Travel is the biggest variable expense. One pro reported flying 140,000 miles in a single season, spending $11,000 on travel alone. International racing schedules mean frequent flights, hotel stays, and shipping bikes to race venues. Bikes themselves are among the largest single purchases, though they also represent a key sponsorship opportunity. Equipment sponsors often provide bikes, wheels, and gear in exchange for visibility, which can offset tens of thousands of dollars in costs.

Sponsorship contracts for triathletes vary widely. They can include equipment stipends, travel expense coverage, accommodation at races, appearance fees, and performance bonuses tied to podium finishes or world ranking positions. For athletes just entering the pro ranks, these deals tend to be modest: free product and partial travel support rather than a livable salary. Building a social media presence and a competitive resume over several seasons is how most athletes negotiate better terms.

Building a Competitive Resume

The transition from age-group competitor to professional typically follows a pattern. You race locally and regionally, establish yourself as a top finisher, then target qualifier events where your times will be measured against pro standards. Many athletes spend two to three years in this phase, using each race season to close the gap between their current fitness and the benchmarks needed for a pro card.

During this period, working with a coach is nearly essential. A good triathlon coach will structure your training around your weaknesses (most athletes coming from a single-sport background have at least one discipline that lags behind), periodize your season to peak at key qualifier races, and help you avoid the training errors that sideline ambitious athletes. Finding a coach with experience developing professionals, not just age-groupers, matters.

Racing frequently at the regional and national level also builds the competitive instincts that separate pros from fast amateurs. Learning how to pace a race tactically, handle transitions under pressure, and perform on different course profiles are skills that only come from race experience.

Anti-Doping Requirements

Turning pro means entering the world of anti-doping compliance. Athletes placed in a Registered Testing Pool by their anti-doping organization are required to submit detailed whereabouts information every quarter. This includes your home address, daily schedule, training locations and times, competition calendar, and a 60-minute window each day when you must be physically available for unannounced testing.
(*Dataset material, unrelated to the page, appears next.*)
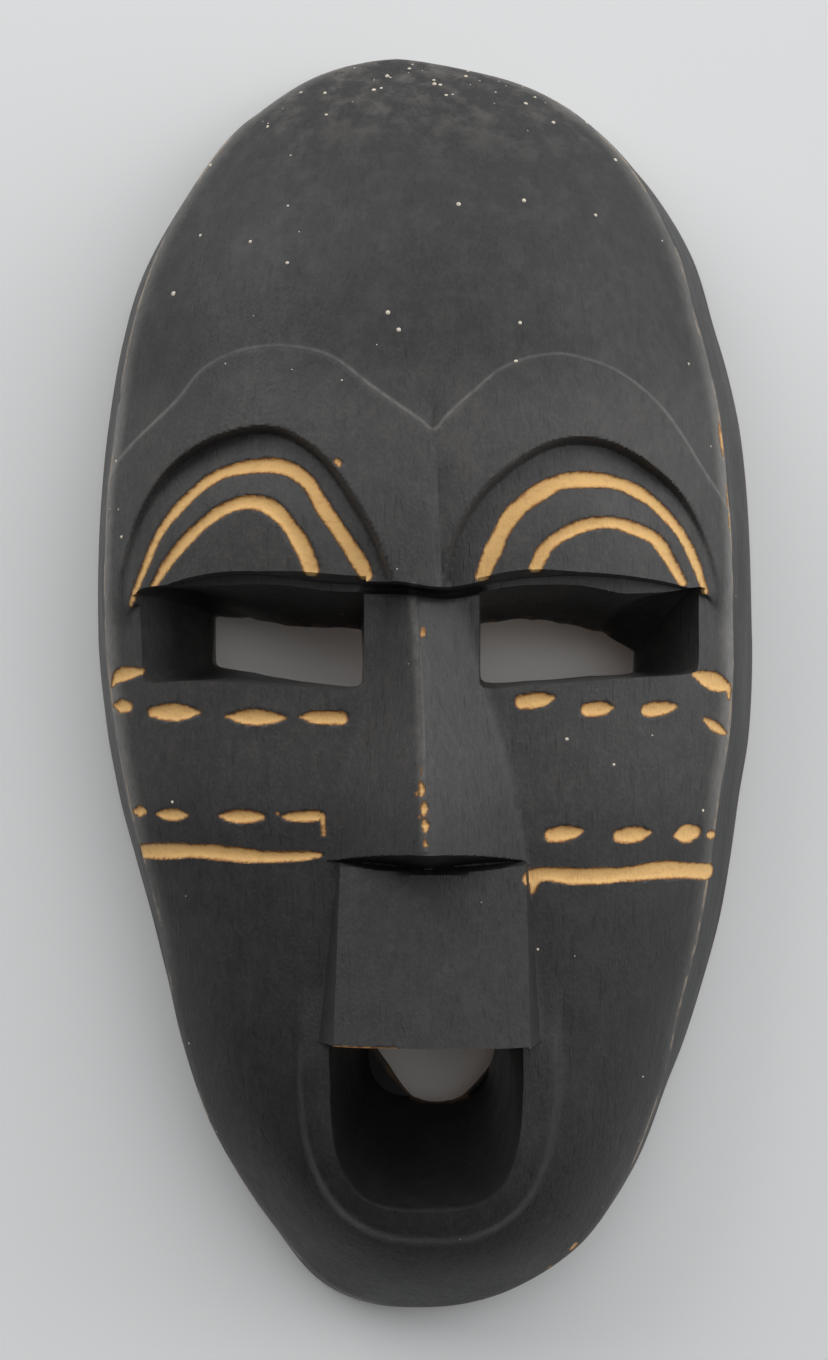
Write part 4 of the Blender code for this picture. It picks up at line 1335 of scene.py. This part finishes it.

Three missed tests or filing failures within a 12-month period can result in an anti-doping rule violation, which carries the same consequences as a positive test. You update this information through the World Anti-Doping Agency’s online system or a mobile app called Athlete Central. It’s an administrative burden that surprises many new professionals, but it’s non-negotiable at the elite level.

A Realistic Timeline

Most professional triathletes don’t turn pro overnight. Athletes who come from a competitive swimming, cycling, or running background have a head start in one discipline but still need years to develop the other two. A former collegiate swimmer might have the pool fitness but need three or four years to build cycling power and running durability. A strong amateur cyclist might transition faster on the bike but struggle with open-water swimming.

A common trajectory looks something like this: one to two years of serious age-group competition to establish baseline fitness and identify weaknesses, followed by two to three years of progressive training with a coach aimed at hitting pro qualifying standards. Some exceptionally talented athletes compress this timeline, particularly those who competed at a high level in an endurance sport before discovering triathlon. But for most, expecting a five-year development window from “serious amateur” to “competitive professional” is realistic.

The athletes who make it are the ones who treat the process like a job before it pays like one. That means prioritizing sleep, nutrition, and recovery alongside training. It means racing strategically rather than constantly. And it means being honest about whether the financial math works for your situation, because even talented professionals often spend several years investing more into their careers than they earn back.